Every line with the string "joints" should be gathered.

_____

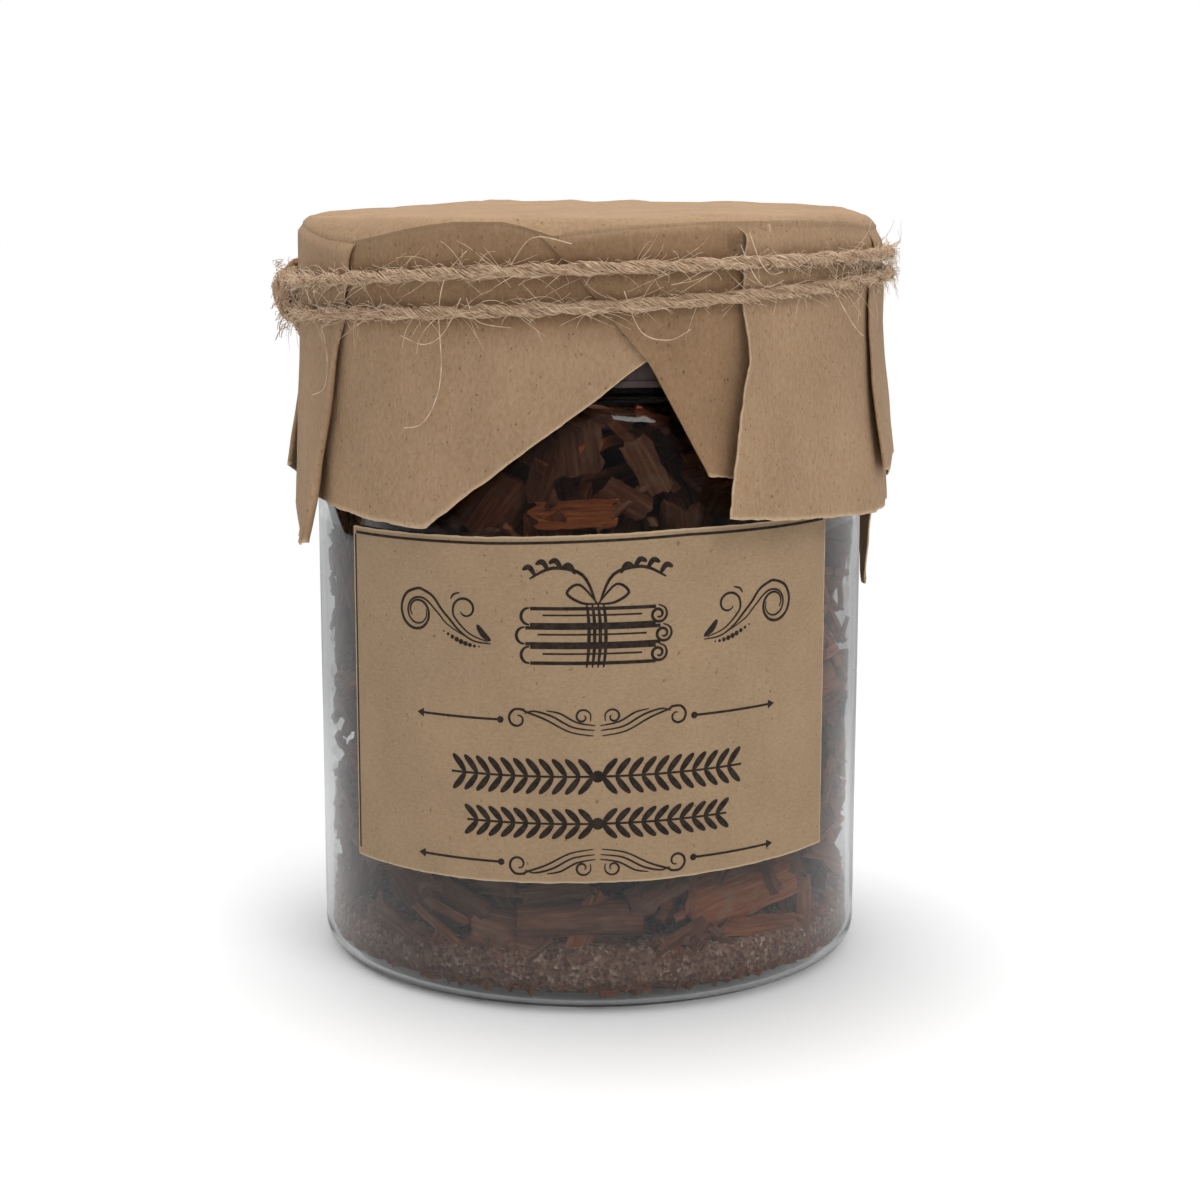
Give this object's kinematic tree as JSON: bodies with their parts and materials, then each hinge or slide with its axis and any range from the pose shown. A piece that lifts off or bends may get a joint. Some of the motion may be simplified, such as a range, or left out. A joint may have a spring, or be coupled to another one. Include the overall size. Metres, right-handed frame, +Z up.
{
  "type": "covered jar of cinnamon bark pieces",
  "caption": "Clear straight-sided screw jar filled with broken cinnamon bark, its lid covered with kraft paper tied by jute twine, with a plain kraft label.",
  "frame": {"origin": "middle of the jar's base, on the surface it stands on", "axes": "+Z up the jar, -Y out of the middle of the label, +X to the right of someone who faces the label"},
  "size_m": [0.095, 0.0936, 0.1156],
  "materials": {
    "jar": "gloss",
    "lid": "gloss",
    "bark": "matte",
    "kraft_cover": "matte",
    "kraft_label": "matte",
    "twine": "matte"
  },
  "bodies": {
    "root": {"jar": "jar", "lid": "lid", "bark_heap": "bark", "paper_cover": "kraft_cover", "twine_upper": "twine", "twine_lower": "twine", "knot": "twine", "label": "kraft_label"}
  },
  "joints": []
}
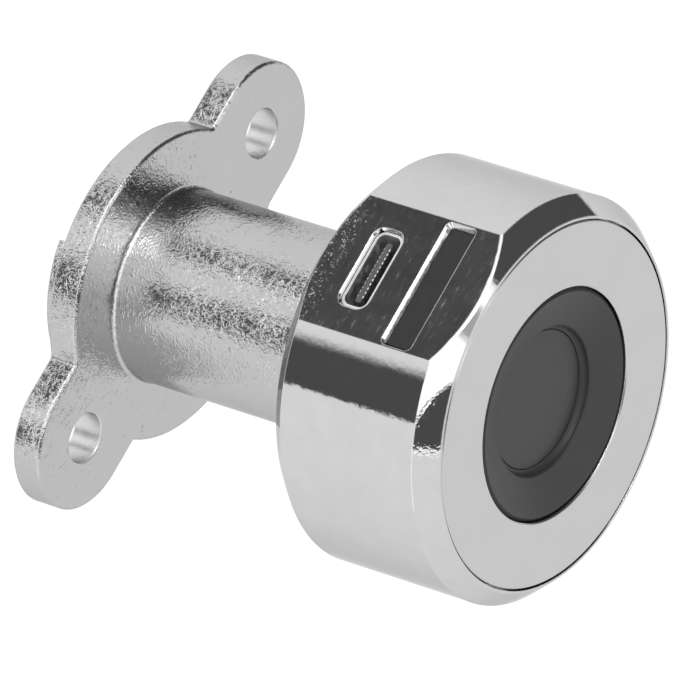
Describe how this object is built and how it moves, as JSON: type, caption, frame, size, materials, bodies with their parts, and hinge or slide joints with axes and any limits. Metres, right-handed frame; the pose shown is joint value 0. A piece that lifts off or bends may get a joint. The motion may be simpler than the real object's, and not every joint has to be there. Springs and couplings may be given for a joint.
{
  "type": "fingerprint cabinet lock",
  "caption": "Knob lock with a fingerprint sensor in its face and a charging port in its flat, on a barrel with an eared mounting plate and a cam behind it.",
  "frame": {"origin": "centre of the mounting plate's front face, on the barrel's axis", "axes": "-Y along the barrel towards the knob's face, +Z out of the knob's flat, X through the two screw holes"},
  "size_m": [0.052, 0.0559, 0.0406],
  "materials": {
    "nickel_plate": "nickel-plated die casting, satin with a fine grain",
    "bright_chrome": "polished chrome plating",
    "satin_ring": "fine satin",
    "guide_plastic": "soft matt black moulding",
    "sensor_face": "smooth black coating",
    "smoked_lens": "smoked, even gloss",
    "port_metal": "stamped, nickel-plated",
    "port_plastic": "black moulding",
    "circuit_board": "green lacquer",
    "light_plastic": "natural moulding",
    "lamp_body": "clear cap",
    "frame_plastic": "dark moulding",
    "cell_wrap": "shrink sleeve",
    "bronze": "turned bronze",
    "dark_spring_steel": "oil-blackened",
    "cover_metal": "grey plating",
    "zinc_steel": "bright zinc plating"
  },
  "bodies": {
    "mounting": {"mounting_body": "nickel_plate", "rear_bush": "bronze", "retaining_clip": "dark_spring_steel", "thrust_washer": "light_plastic"},
    "knob": {"knob_shell": "bright_chrome", "face_ring": "satin_ring", "finger_guide": "guide_plastic", "fingerprint_sensor": "sensor_face", "sensor_board": "circuit_board", "sensor_connector": "light_plastic", "port_shell": "port_metal", "port_tongue": "port_plastic", "port_board": "circuit_board", "indicator_window": "smoked_lens", "indicator_leds": "lamp_body", "main_board": "circuit_board", "inner_frame": "frame_plastic", "battery": "cell_wrap", "buzzer": "port_plastic", "clutch_motor": "zinc_steel", "knob_base": "cover_metal", "base_screws": "zinc_steel"},
    "spindle_and_cam": {"spindle": "zinc_steel", "cam": "zinc_steel", "cam_washer": "zinc_steel", "cam_screw": "zinc_steel"},
    "lead_screw": {"lead_screw": "bronze"},
    "clutch_slider": {"clutch_slider": "zinc_steel"}
  },
  "joints": [
    {"name": "knob_turn", "type": "hinge", "parent": "mounting", "child": "knob", "pos_m": [0, 0, 0], "axis": [0, -1, 0], "range_deg": [0, 180]},
    {"name": "spindle_turn", "type": "hinge", "parent": "mounting", "child": "spindle_and_cam", "pos_m": [0, 0, 0], "axis": [0, -1, 0], "range_deg": [0, 180]},
    {"name": "lead_screw_turn", "type": "hinge", "parent": "knob", "child": "lead_screw", "pos_m": [0, -0.03735, 0], "axis": [1, 0, 0], "range_deg": [0, 1080]},
    {"name": "clutch_slide", "type": "slide", "parent": "knob", "child": "clutch_slider", "axis": [1, 0, 0], "range_m": [0, 0.0015]}
  ],
  "couplings": [
    {"joint": "spindle_turn", "follows": "knob_turn", "ratio": 1},
    {"joint": "lead_screw_turn", "follows": "clutch_slide", "rad_per_m": 12566}
  ]
}
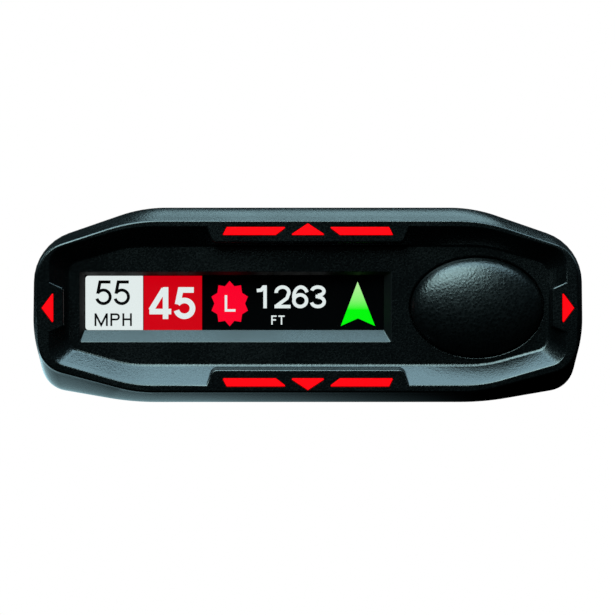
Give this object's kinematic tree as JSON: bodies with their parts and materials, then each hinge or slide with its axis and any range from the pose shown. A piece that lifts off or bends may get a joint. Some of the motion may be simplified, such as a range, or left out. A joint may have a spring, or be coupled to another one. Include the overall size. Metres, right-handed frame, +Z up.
{
  "type": "radar detector",
  "caption": "Low windshield radar detector with a recessed display face, a domed mute button, arrow lamps round the rim, a key row, a bracket dock and a dark rear laser window.",
  "frame": {"origin": "centre of the footprint, on the surface the detector lies on", "axes": "+X to the driver's right, +Y towards the road end, +Z up; the display face looks along -Y"},
  "size_m": [0.0904, 0.13, 0.032],
  "materials": {
    "housing_black": "fine spark-eroded grain, satin black",
    "face_black": "fine grain, satin black",
    "key_black": "soft satin black",
    "smoked_window": "smoked clear acrylic, polished",
    "red_lens": "lit red light pipe, flush face",
    "infrared_window": "dark red infrared-pass acrylic, polished",
    "circuit_board": "green solder mask over glass-fibre board",
    "display_glass": "organic light-emitting panel behind glass",
    "led_white": "white lamp body with yellow phosphor",
    "tinned_steel": "tin-plated sheet",
    "die_cast": "as-cast zinc-aluminium, matt",
    "plain_steel": "turned and passivated",
    "black_steel": "black oxide",
    "speaker_frame": "moulded black frame with paper cone",
    "antenna_ceramic": "unglazed ceramic patch",
    "clear_lens": "clear moulded lens",
    "flex_film": "amber polyimide film",
    "insert_plastic": "moulded dark insert",
    "gold_contact": "gold-plated spring contact",
    "chip_black": "epoxy package"
  },
  "bodies": {
    "housing": {"top_shell": "housing_black", "bottom_shell": "housing_black", "rear_cover": "housing_black", "front_bezel": "face_black", "display_window": "smoked_window", "top_light_pipe": "red_lens", "bottom_light_pipe": "red_lens", "left_light_pipe": "red_lens", "right_light_pipe": "red_lens", "laser_window": "infrared_window", "display_board": "circuit_board", "key_board": "circuit_board", "main_board": "circuit_board", "laser_sensor_board": "circuit_board", "display_panel": "display_glass", "top_lamp_left": "led_white", "top_lamp_centre": "led_white", "top_lamp_right": "led_white", "bottom_lamp_left": "led_white", "bottom_lamp_centre": "led_white", "bottom_lamp_right": "led_white", "left_lamp": "led_white", "right_lamp": "led_white", "mute_switch": "tinned_steel", "volume_down_switch": "tinned_steel", "volume_up_switch": "tinned_steel", "menu_switch": "tinned_steel", "brightness_switch": "tinned_steel", "power_switch": "tinned_steel", "usb_socket": "tinned_steel", "rf_shield": "tinned_steel", "road_horn": "die_cast", "cabin_horn": "die_cast", "rocker_pin": "plain_steel", "latch_spring": "plain_steel", "strike_plate": "plain_steel", "board_screw_1": "plain_steel", "board_screw_2": "plain_steel", "board_screw_3": "plain_steel", "board_screw_4": "plain_steel", "housing_screw_1": "black_steel", "housing_screw_2": "black_steel", "housing_screw_3": "black_steel", "housing_screw_4": "black_steel", "speaker": "speaker_frame", "gps_antenna": "antenna_ceramic", "laser_lens": "clear_lens", "display_flex": "flex_film", "display_carrier": "insert_plastic", "power_socket": "insert_plastic", "laser_holder": "insert_plastic", "power_contacts": "gold_contact", "processor": "chip_black"},
    "mute_dome": {"mute_dome": "face_black"},
    "menu_key": {"menu_key": "key_black"},
    "brightness_key": {"brightness_key": "key_black"},
    "power_key": {"power_key": "key_black"},
    "volume_rocker": {"volume_rocker": "key_black"},
    "mount_latch": {"mount_latch": "key_black"}
  },
  "joints": [
    {"name": "mute_press", "type": "slide", "parent": "housing", "child": "mute_dome", "axis": [0, 1, 0], "range_m": [0, 0.0008], "stiffness_N_per_m": 400},
    {"name": "menu_press", "type": "slide", "parent": "housing", "child": "menu_key", "axis": [0, 0, -1], "range_m": [0, 0.0006], "stiffness_N_per_m": 350},
    {"name": "brightness_press", "type": "slide", "parent": "housing", "child": "brightness_key", "axis": [0, 0, -1], "range_m": [0, 0.0006], "stiffness_N_per_m": 350},
    {"name": "power_press", "type": "slide", "parent": "housing", "child": "power_key", "axis": [0, 0, -1], "range_m": [0, 0.0006], "stiffness_N_per_m": 350},
    {"name": "volume_tilt", "type": "hinge", "parent": "housing", "child": "volume_rocker", "pos_m": [-0.01455, -0.045, 0.0284], "axis": [0, 1, 0], "range_deg": [-3.5, 3.5], "stiffness_Nm_per_rad": 0.06},
    {"name": "latch_press", "type": "slide", "parent": "housing", "child": "mount_latch", "axis": [0, 0, -1], "range_m": [0, 0.0016], "stiffness_N_per_m": 600, "deforming": ["latch_spring"]}
  ]
}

_____

Written solution -
  "joints": []
Describe how this object is built and how it moves, as JSON: type, caption, frame, size, materials, bodies with their parts, and hinge or slide joints with axes and any limits. Metres, right-handed frame; the pose shown is joint value 0. A piece that lifts off or bends may get a joint. The motion may be simpler than the real object's, and not every joint has to be there. Springs and couplings may be given for a joint.
  "joints": [
  "joints": [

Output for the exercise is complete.